That is an argument from incredulity. I don't need to explain your difficulty in accepting reality.
Reality is the big issue. How can we know it?
The way we humans "know" (or at least reassure ourselves that we know) Reality is by our discover, recognition, and elucidation of Truth, forming various models in our head of parts of the Truth we call Facts.
In other words, we gather Facts, or small parts of the larger ideal we call Truth. We use these small pieces of the Truth to support our imagination concerning how they might be useful in describing Realty.
The way we come to establish a Fact is by means of the Scientific Method. This method requires that under experimental conditions, all observers will experience that same conclusions concerning various Cause/Effect matters.
Genesis 1:26 infers the same thing. Man was made capable of imaging the almighty external forces of Natural Laws in the continuously changing, ever unfolding entity we call Reality.
. . . . . . .
God is all there is, ie; Reality itself... the whole external existence beyond our mind is the almighty God to which all life must bow:
...Truth inside our head, is the Holy Spirit, the image of God, is present inside our mind when our thinking correctly images the TRUTH, or the picture of Reality inside our mind.

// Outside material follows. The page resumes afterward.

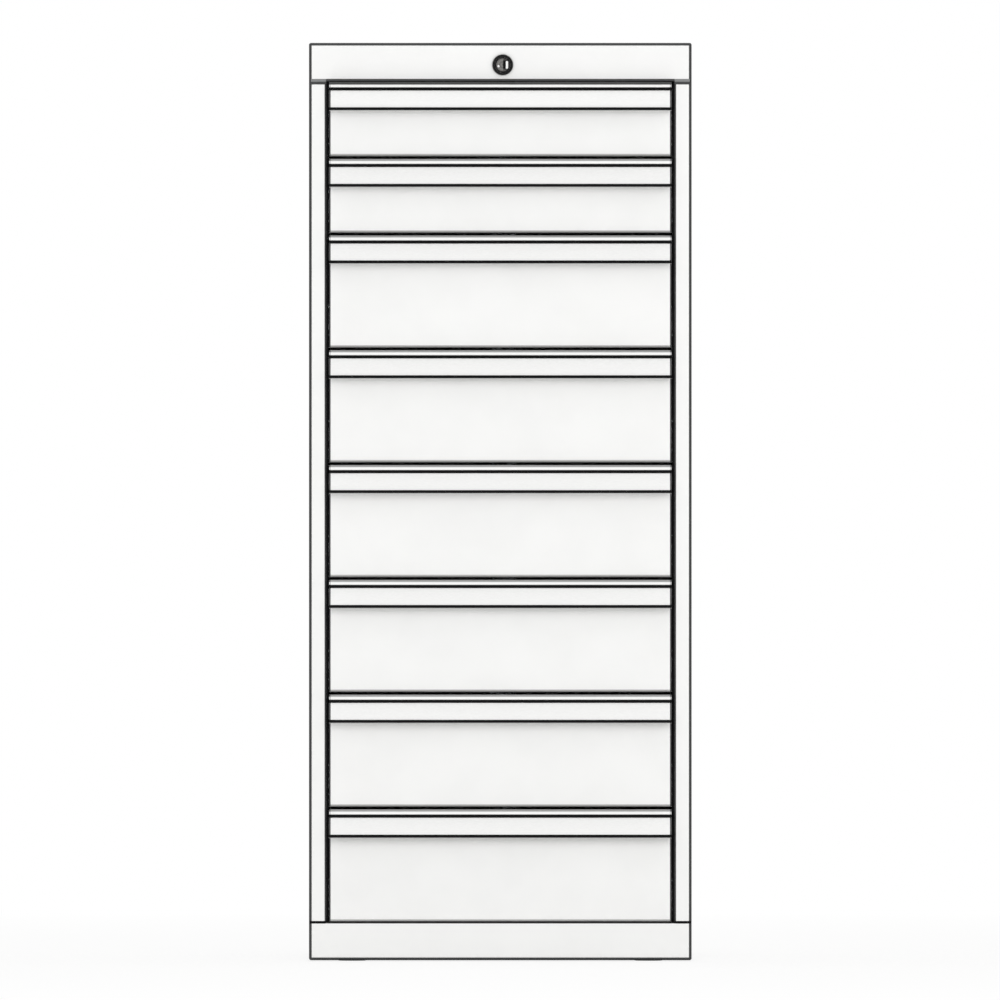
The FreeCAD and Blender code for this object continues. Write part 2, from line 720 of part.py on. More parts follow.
def lock_housing():
    """Rim and threaded barrel in one piece, and the nut that clamps it to the header."""
    rim = rod("lock_rim_blank", "lock_rim_radius", "lock_rim", LOCK_X, FRONT, LOCK_Z, FORE)
    barrel = rod("lock_barrel", "lock_body_radius", "lock_body_depth", LOCK_X, FRONT, LOCK_Z, AFT)
    bore_start = f"{FRONT} - lock_rim - overrun"
    bore_length = "lock_rim + lock_body_depth + 2*overrun"
    bore_radius = "lock_plug_radius + lock_play"
    bore = rod("lock_bore", bore_radius, bore_length, LOCK_X, bore_start, LOCK_Z, AFT)
    shell = cut("lock_shell", join("lock_shell_blank", [rim, barrel]), bore)
    nut = doc.addObject("Part::Prism", "lock_nut_blank")
    nut.Polygon = 6
    bind(nut, "Circumradius", "lock_nut_size/sqrt(3)")
    bind(nut, "Height", "lock_nut_depth")
    turn = FreeCAD.Rotation(FreeCAD.Vector(0, 0, 1), FreeCAD.Vector(*AFT))
    nut.Placement = FreeCAD.Placement(FreeCAD.Vector(), turn)
    place(nut, LOCK_X, f"{FRONT} + carcass_sheet", LOCK_Z)
    thread_length = "lock_nut_depth + 2*overrun"
    thread = rod("lock_thread", "lock_body_radius", thread_length, LOCK_X, FRONT, LOCK_Z, AFT)
    return group("lock_housing", [shell, cut("lock_nut", nut, thread)])


def lock_plug():
    face = f"({FRONT} - lock_rim)"
    length = "lock_rim + lock_body_depth"
    plug = rod("lock_plug_blank", "lock_plug_radius", length, LOCK_X, face, LOCK_Z, AFT)
    keyway_x = (f"{LOCK_X} - keyway_width/2", f"{LOCK_X} + keyway_width/2")
    keyway_z = (f"{LOCK_Z} - keyway_height/2", f"{LOCK_Z} + keyway_height/2")
    keyway = block("lock_keyway", keyway_x, (f"{face} - overrun", f"{face} + keyway_depth"), keyway_z)
    return cut("lock_plug", plug, keyway)


def lock_rod():
    """Rod from the plug to the back, with the crank disc and its pin at the rear end."""
    start = f"({FRONT} + lock_body_depth)"
    length = f"{CRANK_BACK} - {start}"
    shaft = rod("lock_rod_shaft", "rod_radius", length, LOCK_X, start, LOCK_Z, AFT)
    disc = rod("lock_rod_crank", "crank_radius", "crank_sheet", LOCK_X, CRANK_FACE, LOCK_Z, AFT)
    pin_x = f"{LOCK_X} - {CRANK_OFFSET}"
    pin_z = f"{LOCK_Z} - {CRANK_OFFSET}"
    pin_length = "crank_sheet + rod_gap + bar_sheet"
    pin = rod("lock_rod_pin", "crank_pin_radius", pin_length, pin_x, CRANK_FACE, pin_z, AFT)
    return join("lock_rod", [shaft, disc, pin])


def bar_prong(drawer):
    """Bracket on the lock bar, with an upright tip that rises in front of the drawer's hook."""
    name = f"prong_{drawer['name']}"
    x = (f"{LOCK_X} - bar_width/2", f"{LOCK_X} + bar_width/2")
    high = f"({drawer['floor']} + catch_rise - catch_drop - prong_clear)"
    low = f"({high} - prong_height)"
    tip_y = (f"{BOX_BACK} + prong_gap", f"{BOX_BACK} + prong_gap + bar_sheet")
    tip = block(f"{name}_tip", x, tip_y, (low, high))
    arm = block(f"{name}_arm", x, (tip_y[0], BAR_FACE), (low, f"{low} + bar_sheet"))
    flange_y = (f"{BAR_FACE} - bar_sheet", BAR_FACE)
    flange = block(f"{name}_flange", x, flange_y, (f"{low} - prong_flange", f"{low} + bar_sheet"))
    return join(name, [tip, arm, flange])


def lock_bar():
    """Upright bar that the crank lifts, with one prong for each drawer."""
    x = (f"{LOCK_X} - bar_width/2", f"{LOCK_X} + bar_width/2")
    y = (BAR_FACE, f"{BAR_FACE} + bar_sheet")
    strip = block("bar_strip", x, y, ("plinth_height + bar_foot", f"{LOCK_Z} + bar_head"))
    reach = "(crank_pin_radius + slot_play)"
    slot_x = (f"{LOCK_X} - crank_throw - {reach}", f"{LOCK_X} - {CRANK_OFFSET} + {reach}")
    slot_z = (f"{LOCK_Z} - {CRANK_OFFSET} - {reach}", f"{LOCK_Z} - {CRANK_OFFSET} + {reach}")
    slot = block("bar_slot", slot_x, (f"{y[0]} - overrun", f"{y[1]} + overrun"), slot_z)
    return group("lock_bar", [cut("bar_blank", strip, slot)] + [bar_prong(d) for d in DRAWERS])


def bar_guide(drawer):
    """Moulded block on the back panel that the lock bar slides through."""
    name = f"guide_{drawer['name']}"
    low = f"({drawer['floor']} + guide_rise)"
    reach = "(bar_width/2 + guide_play + guide_wall)"
    x = (f"{LOCK_X} - {reach}", f"{LOCK_X} + {reach}")
    y = (f"{BAR_FACE} - guide_play - guide_wall", f"{BACK} - carcass_sheet - back_sheet")
    body = block(f"{name}_body", x, y, (low, f"{low} + guide_height"))
    slot_x = (f"{x[0]} + guide_wall", f"{x[1]} - guide_wall")
    slot_y = (f"{BAR_FACE} - guide_play", f"{BAR_FACE} + bar_sheet + guide_play")
    slot_z = (f"{low} - overrun", f"{low} + guide_height + overrun")
    return cut(name, body, block(f"{name}_slot", slot_x, slot_y, slot_z))


def rod_bearing():
    """Plate that hangs from the lid and carries the rear end of the lock's rod."""
    x = (f"{LOCK_X} - bearing_width/2", f"{LOCK_X} + bearing_width/2")
    y = (f"{CRANK_FACE} - bearing_edge - bearing_sheet", f"{CRANK_FACE} - bearing_edge")
    z = (f"{LOCK_Z} - rod_radius - bearing_edge", f"{TOP} - carcass_sheet")
    plate = block("bearing_plate", x, y, z)
    length = "bearing_sheet + 2*overrun"
    start = f"{y[0]} - overrun"
    hole = rod("bearing_hole", "rod_radius + rod_play", length, LOCK_X, start, LOCK_Z, AFT)
    return cut("rod_bearing", plate, hole)


def lock_guides():
    guided = (DRAWERS[SHALLOW_DRAWERS], DRAWERS[-1])
    return group("lock_guides", [bar_guide(drawer) for drawer in guided] + [rod_bearing()])


def drawer_stack():
    """Name, floor and top of each drawer, counted from the header down."""
    drawers = []
    above = []
    pitches = ["shallow_pitch"] * SHALLOW_DRAWERS + ["deep_pitch"] * DEEP_DRAWERS
    for index, pitch in enumerate(pitches, 1):
        above.append(pitch)
        floor = f"({HEADER} - ({' + '.join(above)}) + front_gap/2)"
        top = f"({floor} + {pitch} - front_gap)"
        name = f"drawer_{index}"
        drawers.append({"name": name, "index": index, "floor": floor, "top": top, "pitch": pitch})
    return drawers


DRAWERS = drawer_stack()


def cabinet():
    """Every node of the cabinet by its file name."""
    nodes = {
        "left_side_panel": side_panel("left"),
        "right_side_panel": side_panel("right"),
        "top_cover": top_cover(),
        "base_plinth": base_plinth(),
        "back_panel": back_panel(),
        "carcass_screws": carcass_screws(),
        "runner_uprights": runner_uprights(),
        "cabinet_rails": cabinet_rails(),
        "levelling_feet": levelling_feet(),
        "lock_housing": lock_housing(),
        "lock_guides": lock_guides(),
        "lock_plug": lock_plug(),
        "lock_rod": lock_rod(),
        "lock_bar": lock_bar(),
    }
    for drawer in DRAWERS:
        name = drawer["name"]
        nodes[f"{name}_front"] = drawer_front(drawer)
        nodes[f"{name}_box"] = drawer_box(drawer)
        nodes[f"{name}_grip"] = drawer_grip(drawer)
        nodes[f"{name}_rails"] = drawer_rails(drawer)
        if drawer["pitch"] == "deep_pitch":
            nodes[f"{name}_dividers"] = dividers(drawer)
        nodes[f"runner_{drawer['index']}"] = middle_rails(drawer)
    return nodes


nodes = cabinet()
doc.recompute()
for thing in doc.Objects:
    if {"Invalid", "Error"} & set(thing.State):
        raise RuntimeError(f"{thing.Name} didn't compute: {thing.State}")
os.makedirs("parts", exist_ok=True)
for name, node in nodes.items():
    node.Label = name
    if node.Shape.isNull() or not node.Shape.isValid() or not node.Shape.Solids:
        raise RuntimeError(f"{name} has no valid shape")
for name, node in nodes.items():
    node.Shape.exportStep(f"parts/{name}.step")
    print(name, len(node.Shape.Solids), "solids", round(node.Shape.Volume), "mm3")
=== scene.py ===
import math

import bmesh
import bpy
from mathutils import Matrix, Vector


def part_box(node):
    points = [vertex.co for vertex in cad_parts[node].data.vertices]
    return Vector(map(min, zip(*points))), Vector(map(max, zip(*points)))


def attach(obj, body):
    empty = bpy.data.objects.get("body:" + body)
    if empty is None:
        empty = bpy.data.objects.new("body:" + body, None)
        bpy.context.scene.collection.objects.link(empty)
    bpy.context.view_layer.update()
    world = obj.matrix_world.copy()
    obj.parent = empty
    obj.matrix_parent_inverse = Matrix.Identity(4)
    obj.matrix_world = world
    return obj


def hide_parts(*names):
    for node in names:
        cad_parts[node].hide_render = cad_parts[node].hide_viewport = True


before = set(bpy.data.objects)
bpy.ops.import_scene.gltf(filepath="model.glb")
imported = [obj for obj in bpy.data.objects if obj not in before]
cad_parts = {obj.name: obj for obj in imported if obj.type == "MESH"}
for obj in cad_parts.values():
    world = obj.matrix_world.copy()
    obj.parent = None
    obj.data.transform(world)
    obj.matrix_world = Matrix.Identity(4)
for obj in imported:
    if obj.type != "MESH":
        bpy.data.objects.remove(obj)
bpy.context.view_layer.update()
mm = 0.001
scene = bpy.context.scene
drawerNumbers = range(1, 9)
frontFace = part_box("drawer_1_front")[0].y  # plane of the drawer fronts and of the cabinet's front edges
print("frame loaded:", len(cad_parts), "nodes")


def addObject(name, data):
    made = bpy.data.objects.new(name, data)
    scene.collection.objects.link(made)
    return made


# camera: straight at the front, from so far away that the view is nearly parallel

cameraView = {"lens": 1000, "sensor": 36, "pictureWidth": 1.0454, "x": -0.00033, "z": 0.4821}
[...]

We have reached the point where we behave as if we are deaf to each other. Theoretic arguments have not any impact. I think it is better to talk with examples: elongated girrafes neck, being first an epigenetic change, then it came mutations that increased the number of spondyls etc. According to classic theory the mutations that increased the number of spondyls and all accompanying features (long first legs, loss of corns,etc) came one after the other randomly, without any regard to epigenetic reality and environmental pressure, untill they fit to existing phenotype, through natural selection. But again that means phenotype ( as the result of envionmental effect, is the real moto for evolution, the guiding force .
Firstly, Giraffe's have exactly the same number of vertebrae has other mammals. They're lengthened to produced the longer neck, not multiplied.
Secondly, classical theory does not suggest that giraffes first acquired a long neck, then long legs, then lost corns, etc. It suggests that these different features evolved alongside each other, stepwise genetic changes altering one increased selective pressures for the other features alongside the existing environmental pressures.
Thanks for the information on the number of vertebrae in giraffe's neck.I would like to have your's and others opinion of what they think of giraffe's long neck and long front legs etc. Are they changes due to epigenetic mechanisms or to DNA sequence changes? and also to what degree they are epigenetic and what was the critical point that they had changed to deep DNA sequence alteration?
Epigenetic changes do not change into DNA changes.
You surely mean ..."DNA sequence changes". Becouse DNA changes through epigenetics by histone and methylation mechanisms,and the numerous regulation mechanisms are well established.But this was not my question.My question is:Are giraffe's neck and front legs elongation etc epigenetic in nature, or due to DNA sequenc change? And at which point of evoljtion the inevtable initial epigenetic effect was zeroed and was replaced by the DNA sequence change?
Surely there was a degree of epigenetic change. It exists to all animals. It is a fact. Nobody can deny this.
Where did you show that epigenetics caused the giraffe ancestor to have a longer neck?
Do you really think that natural selection, which surely works, acts against or in cocordance with existing phenotype, that is partly respnsible to epigenetic effect. This last is a fact i think.
What evidence led you to this conclusion?
Natural selection selects for mutations that improve the fitness of the population. It doesn't matter if these mutations act against or in concordance with epigenetic changes. Also, I have already shown that epigenetic changes can be detrimental such as in the case of type II diabetes and fetal alcohol syndrome.
I don't say so. What i am saying is that epigenetic changes pave the way( so guide) DNA sequence change.
And how does it do that? What reason is there to think it does? You're making really quite an outlandish claim here. Epigenetics is not a wonder solution capable of all kinds of wonders; although it's true that epigenetics is still a field in its infancy we already have a decent idea about the generalities.
It is your belief.
No, it's my informed opinion. Should you be able to provide evidence why I should change that opinion I will.
You don't answer my question.
Which question in particular do you think I haven't answered? Do you mean this?
My question is:Are giraffe's neck and front legs elongation etc epigenetic in nature, or due to DNA sequenc change? And at which point of evoljtion the inevtable initial epigenetic effect was zeroed and was replaced by the DNA sequence change?
Perhaps I wasn't clear. The elongation of a giraffe's neck are primarily due to DNA sequence changes* and there's no real reason to think epigenetics has any real role to play at all. This means your second question is essential moot.
* - By the way, this contrast between DNA sequence change and epigenetics is kinda wrong-headed. Epigenetic capacity for change depends on the underlying DNA sequence. For example effective methylation requires CpG dinucleotide pairings at the very least, and appears only truly effective with CpG islands.